STATED TASK:
Output the material below in full, exactly as it is.

DATA SHOWN:
▽
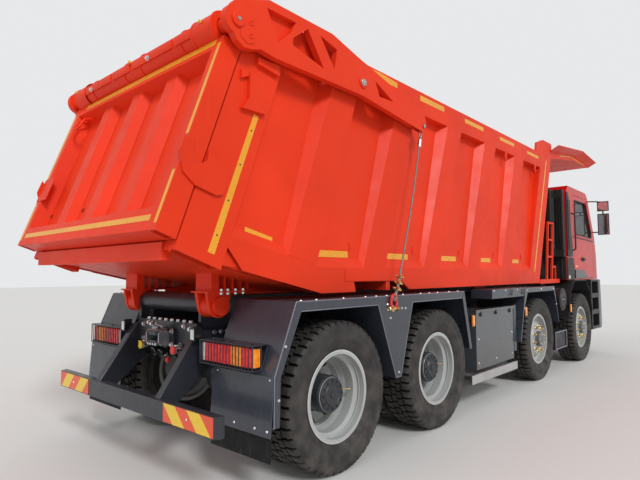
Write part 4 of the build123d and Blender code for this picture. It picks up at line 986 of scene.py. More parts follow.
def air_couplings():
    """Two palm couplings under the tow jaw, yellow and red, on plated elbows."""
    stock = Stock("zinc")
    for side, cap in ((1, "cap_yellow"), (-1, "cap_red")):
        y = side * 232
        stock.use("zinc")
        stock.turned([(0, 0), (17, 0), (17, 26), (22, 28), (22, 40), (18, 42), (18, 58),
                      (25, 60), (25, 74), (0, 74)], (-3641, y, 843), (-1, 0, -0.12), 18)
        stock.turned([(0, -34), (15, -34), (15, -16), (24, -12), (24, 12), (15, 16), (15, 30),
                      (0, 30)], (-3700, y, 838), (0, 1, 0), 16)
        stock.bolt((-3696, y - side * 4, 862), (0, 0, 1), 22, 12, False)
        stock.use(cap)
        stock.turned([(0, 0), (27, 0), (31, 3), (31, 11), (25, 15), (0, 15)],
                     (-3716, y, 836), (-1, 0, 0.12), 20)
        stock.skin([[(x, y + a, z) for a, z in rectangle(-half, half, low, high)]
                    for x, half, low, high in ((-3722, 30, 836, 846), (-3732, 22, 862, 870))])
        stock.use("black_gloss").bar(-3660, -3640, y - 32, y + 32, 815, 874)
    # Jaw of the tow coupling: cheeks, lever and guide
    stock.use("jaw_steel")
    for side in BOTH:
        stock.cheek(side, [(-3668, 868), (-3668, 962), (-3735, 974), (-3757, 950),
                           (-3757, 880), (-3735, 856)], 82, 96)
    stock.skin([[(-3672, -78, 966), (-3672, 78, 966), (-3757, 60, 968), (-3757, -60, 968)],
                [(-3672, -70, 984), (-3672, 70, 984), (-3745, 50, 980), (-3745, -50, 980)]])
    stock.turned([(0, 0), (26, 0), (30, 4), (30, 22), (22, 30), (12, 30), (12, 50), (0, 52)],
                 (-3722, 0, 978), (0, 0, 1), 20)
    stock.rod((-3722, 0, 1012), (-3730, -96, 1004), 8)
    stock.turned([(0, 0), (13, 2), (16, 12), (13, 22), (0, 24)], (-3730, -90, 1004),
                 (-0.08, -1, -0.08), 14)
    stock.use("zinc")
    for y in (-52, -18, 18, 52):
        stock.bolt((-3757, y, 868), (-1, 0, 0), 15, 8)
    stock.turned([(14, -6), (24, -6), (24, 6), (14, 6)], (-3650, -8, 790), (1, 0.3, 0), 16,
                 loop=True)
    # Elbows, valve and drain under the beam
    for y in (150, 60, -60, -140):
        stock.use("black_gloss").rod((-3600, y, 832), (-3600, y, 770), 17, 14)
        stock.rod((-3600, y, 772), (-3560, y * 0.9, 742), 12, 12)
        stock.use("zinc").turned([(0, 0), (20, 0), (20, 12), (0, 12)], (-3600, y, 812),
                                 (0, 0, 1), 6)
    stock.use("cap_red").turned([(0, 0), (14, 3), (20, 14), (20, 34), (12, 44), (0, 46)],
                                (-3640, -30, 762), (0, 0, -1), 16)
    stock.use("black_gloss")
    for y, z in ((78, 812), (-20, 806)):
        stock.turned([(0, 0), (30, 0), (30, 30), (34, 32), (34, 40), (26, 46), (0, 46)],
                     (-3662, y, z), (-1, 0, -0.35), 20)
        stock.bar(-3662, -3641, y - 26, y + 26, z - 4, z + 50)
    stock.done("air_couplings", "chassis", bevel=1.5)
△
TASK RESULT:
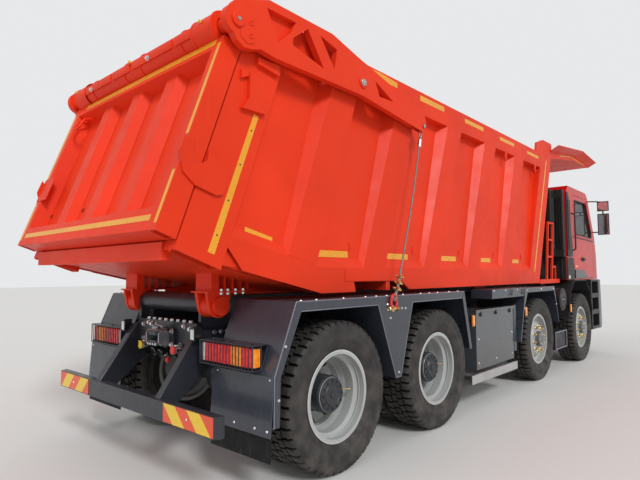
Write part 4 of the build123d and Blender code for this picture. It picks up at line 986 of scene.py. More parts follow.
def air_couplings():
    """Two palm couplings under the tow jaw, yellow and red, on plated elbows."""
    stock = Stock("zinc")
    for side, cap in ((1, "cap_yellow"), (-1, "cap_red")):
        y = side * 232
        stock.use("zinc")
        stock.turned([(0, 0), (17, 0), (17, 26), (22, 28), (22, 40), (18, 42), (18, 58),
                      (25, 60), (25, 74), (0, 74)], (-3641, y, 843), (-1, 0, -0.12), 18)
        stock.turned([(0, -34), (15, -34), (15, -16), (24, -12), (24, 12), (15, 16), (15, 30),
                      (0, 30)], (-3700, y, 838), (0, 1, 0), 16)
        stock.bolt((-3696, y - side * 4, 862), (0, 0, 1), 22, 12, False)
        stock.use(cap)
        stock.turned([(0, 0), (27, 0), (31, 3), (31, 11), (25, 15), (0, 15)],
                     (-3716, y, 836), (-1, 0, 0.12), 20)
        stock.skin([[(x, y + a, z) for a, z in rectangle(-half, half, low, high)]
                    for x, half, low, high in ((-3722, 30, 836, 846), (-3732, 22, 862, 870))])
        stock.use("black_gloss").bar(-3660, -3640, y - 32, y + 32, 815, 874)
    # Jaw of the tow coupling: cheeks, lever and guide
    stock.use("jaw_steel")
    for side in BOTH:
        stock.cheek(side, [(-3668, 868), (-3668, 962), (-3735, 974), (-3757, 950),
                           (-3757, 880), (-3735, 856)], 82, 96)
    stock.skin([[(-3672, -78, 966), (-3672, 78, 966), (-3757, 60, 968), (-3757, -60, 968)],
                [(-3672, -70, 984), (-3672, 70, 984), (-3745, 50, 980), (-3745, -50, 980)]])
    stock.turned([(0, 0), (26, 0), (30, 4), (30, 22), (22, 30), (12, 30), (12, 50), (0, 52)],
                 (-3722, 0, 978), (0, 0, 1), 20)
    stock.rod((-3722, 0, 1012), (-3730, -96, 1004), 8)
    stock.turned([(0, 0), (13, 2), (16, 12), (13, 22), (0, 24)], (-3730, -90, 1004),
                 (-0.08, -1, -0.08), 14)
    stock.use("zinc")
    for y in (-52, -18, 18, 52):
        stock.bolt((-3757, y, 868), (-1, 0, 0), 15, 8)
    stock.turned([(14, -6), (24, -6), (24, 6), (14, 6)], (-3650, -8, 790), (1, 0.3, 0), 16,
                 loop=True)
    # Elbows, valve and drain under the beam
    for y in (150, 60, -60, -140):
        stock.use("black_gloss").rod((-3600, y, 832), (-3600, y, 770), 17, 14)
        stock.rod((-3600, y, 772), (-3560, y * 0.9, 742), 12, 12)
        stock.use("zinc").turned([(0, 0), (20, 0), (20, 12), (0, 12)], (-3600, y, 812),
                                 (0, 0, 1), 6)
    stock.use("cap_red").turned([(0, 0), (14, 3), (20, 14), (20, 34), (12, 44), (0, 46)],
                                (-3640, -30, 762), (0, 0, -1), 16)
    stock.use("black_gloss")
    for y, z in ((78, 812), (-20, 806)):
        stock.turned([(0, 0), (30, 0), (30, 30), (34, 32), (34, 40), (26, 46), (0, 46)],
                     (-3662, y, z), (-1, 0, -0.35), 20)
        stock.bar(-3662, -3641, y - 26, y + 26, z - 4, z + 50)
    stock.done("air_couplings", "chassis", bevel=1.5)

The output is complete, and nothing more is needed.